162 Saisonspiele pro Team, die in der vergangenen Saison durchschnittlich länger als drei Stunden dauerten und erst nach dem All-Star-Spiel wegen des Bemühens um einen Platz in der Playoff-Runde wirklich interessant werden - das klingt nicht nach einem dynamischen Sport, sondern eher wie einer aus Großvaters Zeiten. Zudem wird der Liga häufig vorgeworfen, auch beim Kampf gegen Doping so zu testen wie zu Großvaters Zeiten: Die Nichtberücksichtigung von Rodriguez wird deshalb als späte aber zu verschmerzende Strafe für dessen Vergehen gesehen.
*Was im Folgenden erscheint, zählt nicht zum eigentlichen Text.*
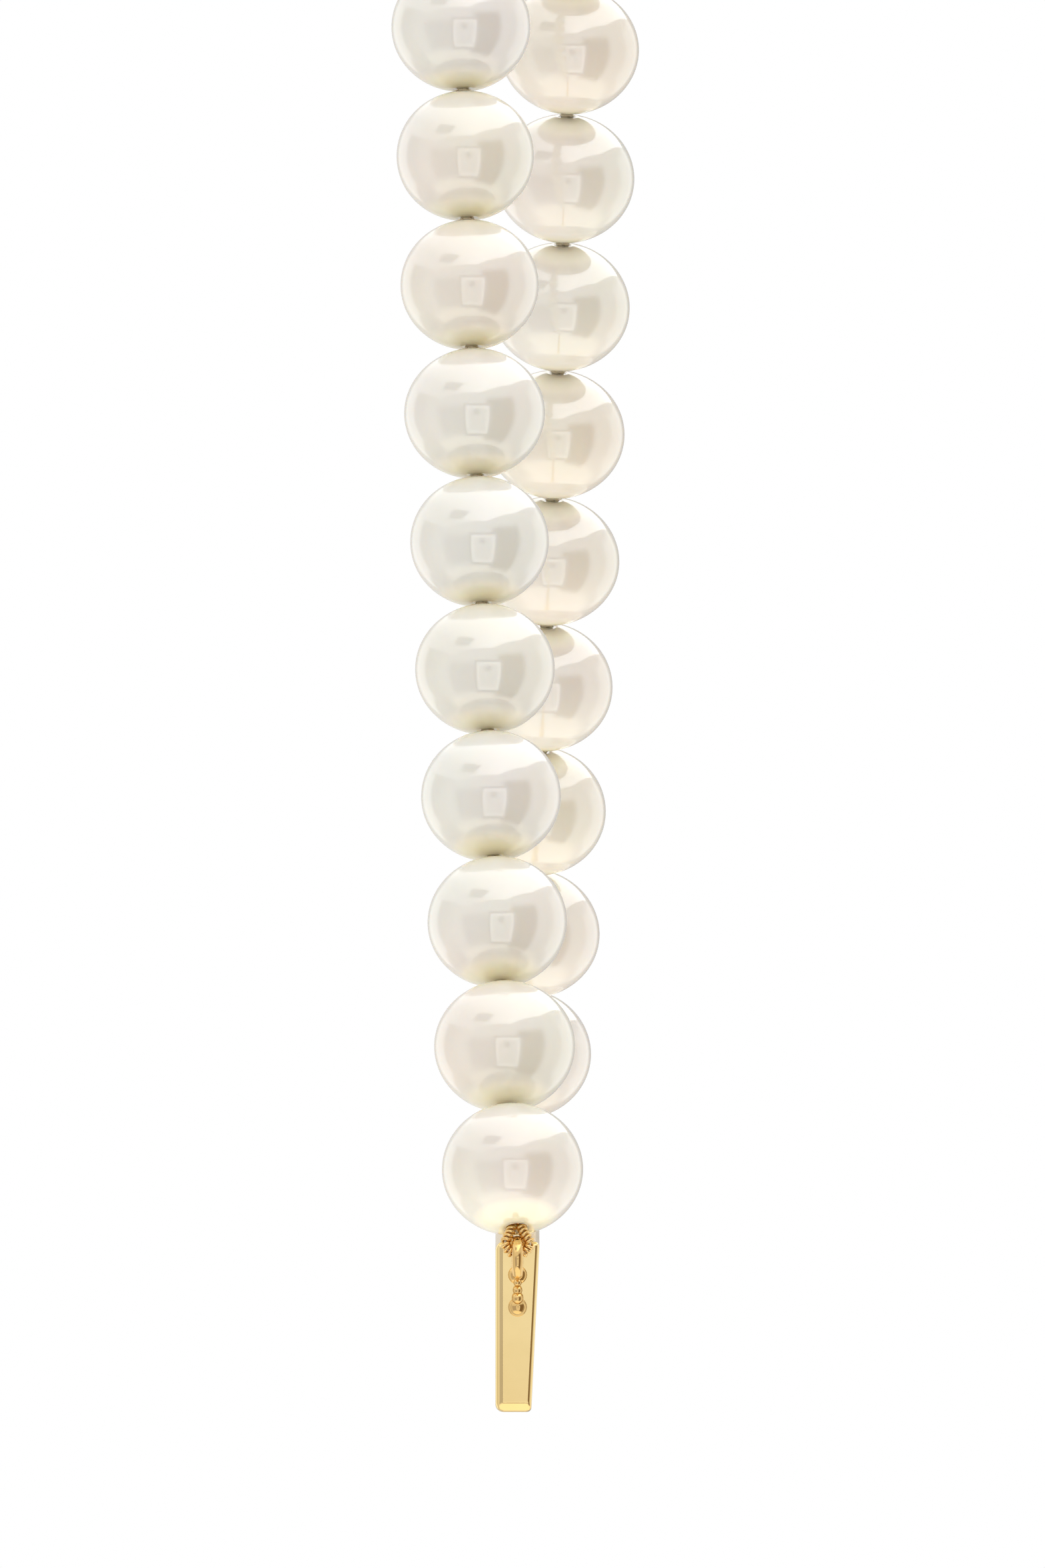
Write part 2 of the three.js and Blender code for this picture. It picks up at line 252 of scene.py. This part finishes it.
def silk():
    """Cream silk: fine fibres along the ply and a soft sheen."""
    material, tree, shader, place = new_material("silk")
    fibres = noise(tree, stretched(tree, place, (1.0, 1.0, 0.2)), 9000.0, 4.0)
    colour = mix(tree, fibres, (0.78, 0.66, 0.42, 1), (0.92, 0.85, 0.66, 1))
    tree.links.new(colour, shader.inputs["Base Color"])
    tree.links.new(remap(tree, fibres, 0.3, 0.7, 0.6, 0.85), shader.inputs["Roughness"])
    tree.links.new(bump(tree, fibres, 0.4, 0.02 * MM), shader.inputs["Normal"])
    shader.inputs["Sheen Weight"].default_value = 0.4
    return material


def plain_floor():
    """Matt off-white paper."""
    material, tree, shader, place = new_material("floor")
    colour = mix(tree, noise(tree, place, 0.6), (0.86, 0.86, 0.86, 1), (0.9, 0.9, 0.9, 1))
    tree.links.new(colour, shader.inputs["Base Color"])
    shader.inputs["Roughness"].default_value = 0.9
    return material


NACRE = nacre()
GOLD = metal("gold", (0.97, 0.755, 0.37, 1), (0.91, 0.68, 0.305, 1), 0.06, 0.15, 0.05)
# Painted shade: the ring and trim are the bar's gold, coloured deeper to stand for the dark reflections and
# shadow round them.
PAINTED_SHADE_GOLD = metal("painted_shade_gold", (0.87, 0.59, 0.24, 1), (0.66, 0.42, 0.15, 1), 0.05, 0.14, 0.08)
GIMP_GOLD = metal("gimp_gold", (0.93, 0.66, 0.29, 1), (0.78, 0.5, 0.2, 1), 0.18, 0.34, 0.15)
SILK = silk()


# ---- Mesh making ---------------------------------------------------------------------------

def add_piece(name, mesh, material, body, nodes=()):
    """Puts a mesh in the scene as a piece of the object that rides on a body."""
    for polygon in mesh.polygons:
        polygon.use_smooth = True
    mesh.materials.append(material)
    piece = bpy.data.objects.new(name, mesh)
    bpy.context.scene.collection.objects.link(piece)
    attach(piece, body)
    if nodes:
        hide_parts(*nodes)
    return piece


def mesh_from(name, points, faces):
    mesh = bpy.data.meshes.new(name)
    mesh.from_pydata([tuple(p) for p in points], [], faces)
    mesh.validate()
    return mesh


def joined(*shapes):
    """Several (points, faces) shapes as one."""
    points, faces = [], []
    for shape_points, shape_faces in shapes:
        start = len(points)
        points.extend(shape_points)
        faces.extend(tuple(start + i for i in face) for face in shape_faces)
    return points, faces


def grid_faces(rows, columns, close_rows):
    """Quads of a grid whose columns close on themselves. Points are stored row by row."""
    faces = []
    for row in range(rows if close_rows else rows - 1):
        for column in range(columns):
            after = (column + 1) % columns
            below = (row + 1) % rows
            faces.append((row * columns + column, row * columns + after,
                          below * columns + after, below * columns + column))
    return faces


def axes_along(direction):
    """Two unit vectors square to a direction and to each other."""
    side = direction.cross(Z if abs(direction.z) < 0.9 else X).normalized()
    return side, direction.cross(side).normalized()


def rings(profile, centre, axis, sides):
    """The points of a (radius, height) profile turned round an axis, a ring for each profile point."""
    side, other = axes_along(axis)
    points = []
    for radius, height in profile:
        for column in range(sides):
            angle = 2 * math.pi * column / sides
            around = side * math.cos(angle) + other * math.sin(angle)
            points.append(centre + axis * height + around * radius)
    return points


def turned(profile, centre, axis, sides):
    """A profile that closes on itself, turned round an axis that it doesn't touch."""
    return rings(profile, centre, axis, sides), grid_faces(len(profile), sides, True)


def domed(profile, centre, axis, sides):
    """An open profile turned round an axis, with both its ends closed by a flat face."""
    faces = grid_faces(len(profile), sides, False)
    return rings(profile, centre, axis, sides), capped(faces, len(profile), sides)


def capped(faces, rows, columns):
    """Adds a flat face at each end of an open grid."""
    last = (rows - 1) * columns
    faces.append(tuple(reversed(range(columns))))
    faces.append(tuple(last + column for column in range(columns)))
    return faces


def carried_frames(line):
    """Side vectors along a line of points, turned as little as possible from one to the next."""
    frames = []
    side = None
    for index, point in enumerate(line):
        ahead = line[min(index + 1, len(line) - 1)]
        behind = line[max(index - 1, 0)]
        along = (ahead - behind).normalized()
        side = axes_along(along)[0] if side is None else (side - along * side.dot(along)).normalized()
        frames.append((point, side, along.cross(side)))
    return frames


def tube(line, radius, sides):
    """A round tube along a line of points, with flat ends."""
    points = []
    for point, side, other in carried_frames(line):
        for column in range(sides):
            angle = 2 * math.pi * column / sides
            points.append(point + (side * math.cos(angle) + other * math.sin(angle)) * radius)
    return points, capped(grid_faces(len(line), sides, False), len(line), sides)


def resampled(line, step):
    """Points a fixed step apart along a line of points."""
    corners = np.array([tuple(p) for p in line])
    lengths = np.concatenate([[0], np.cumsum(np.linalg.norm(np.diff(corners, axis=0), axis=1))])
    places = np.linspace(0, lengths[-1], max(2, int(lengths[-1] / step)))
    columns = [np.interp(places, lengths, corners[:, i]) for i in range(3)]
    return [Vector(p) for p in zip(*columns)]


def wound(line, radius, pitch, phase=0.0, steps=14):
    """The helix that winds round a line, as points."""
    fine = resampled(line, pitch / steps)
    helix = []
    for index, (point, side, other) in enumerate(carried_frames(fine)):
        angle = 2 * math.pi * index / steps + phase
        helix.append(point + (side * math.cos(angle) + other * math.sin(angle)) * radius)
    return helix


def smooth_line(corners, steps=10):
    """A Catmull-Rom curve through its corners."""
    ends = [corners[0] * 2 - corners[1], *corners, corners[-1] * 2 - corners[-2]]
    line = []
    for a, b, c, d in zip(ends, ends[1:], ends[2:], ends[3:]):
        for step in range(steps):
            t = step / steps
            line.append(0.5 * (b * 2 + (c - a) * t + (a * 2 - b * 5 + c * 4 - d) * t ** 2
                               + (b * 3 - a - c * 3 + d) * t ** 3))
    return line + [corners[-1]]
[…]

Die Liga versucht nun über Regeländerungen, den Spielfluss zu beschleunigen - in dieser Saison sind die Partien durchschnittlich neun Minuten kürzer als noch vor einem Jahr. Sie will junge Menschen mit zahlreichen technischen Applikationen und fortgeschrittenen Statistiken für den Sport begeistern, in allen Stadien gibt es mittlerweile kostenloses W-Lan für die Besucher, so mancher Klub wie etwa die Seattle Mariners wirbt auch mit verbesserter Bierqualität.
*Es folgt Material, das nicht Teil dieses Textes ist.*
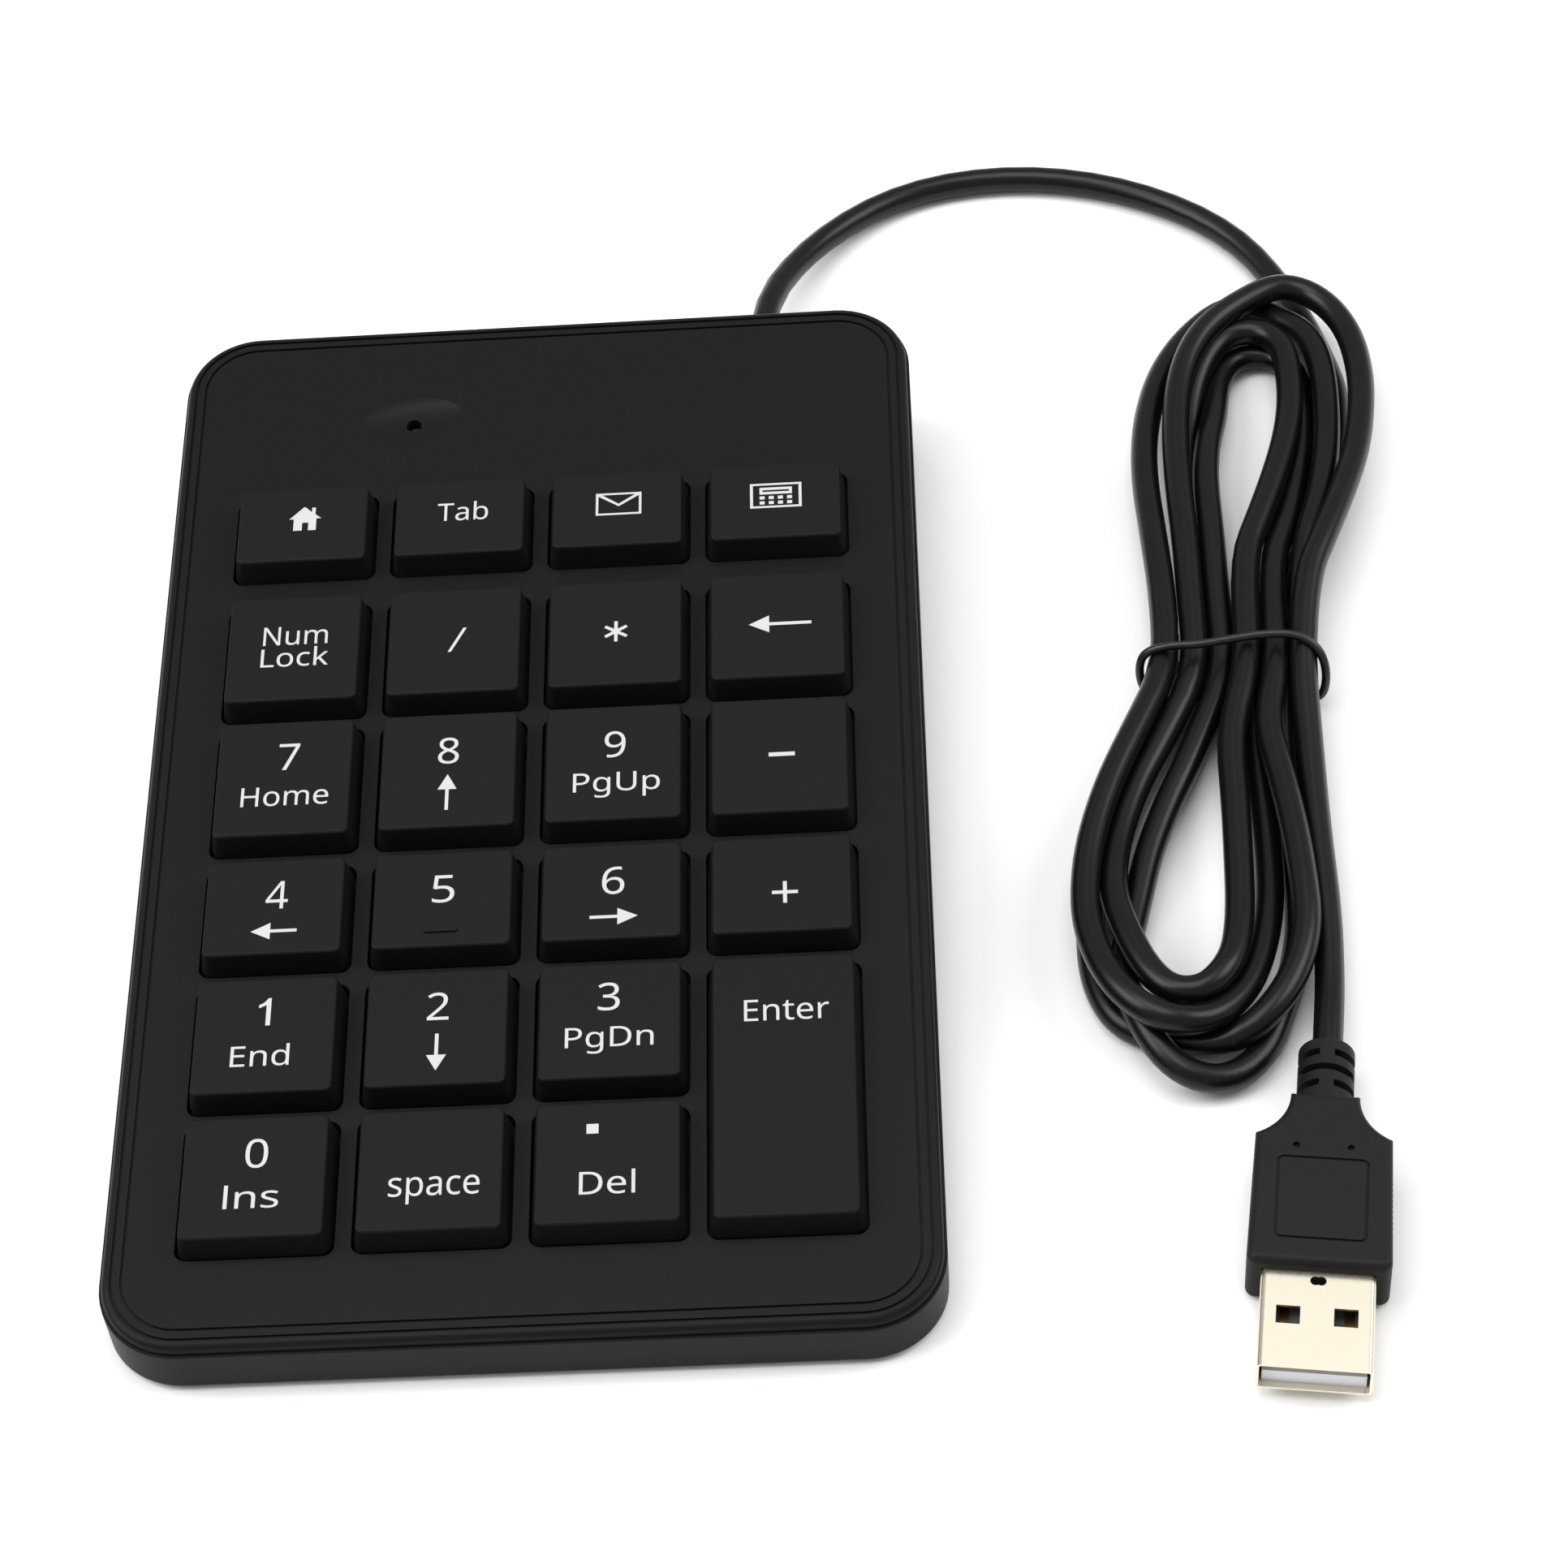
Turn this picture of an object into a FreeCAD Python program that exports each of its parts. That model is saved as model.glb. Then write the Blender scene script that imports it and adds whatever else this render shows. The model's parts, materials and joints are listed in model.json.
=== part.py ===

Vor allem aber will die MLB mit einer aufwendigen Marketing-Kampagne eine neue Geschichte dieses Sports schreiben, das ist in zahlreichen Werbespots zu sehen: weg von einer Liga der Doper zu einer Ansammlung netter Jungs ohne Skandale. Sie wollen keine Nachrichten mehr über Alex Rodriguez verbreiten, sie wollen nun den dauerlächelnden Bryce Harper vermarkten oder den Baseball-Nerd Max Scherzer. Nur: Die beiden fehlen nun entweder beim Home-Run-Derby oder beim All-Star-Spiel; die meisten Menschen debattierten dann doch eher über das Fehlen von Rodriguez als die Anwesenheit aller anderen. Genau deshalb steht dieses Spiel so symbolhaft für die gesamte Punkterunde: schon irgendwie bedeutsam, aber nur bedingt interessant oder gar spannend.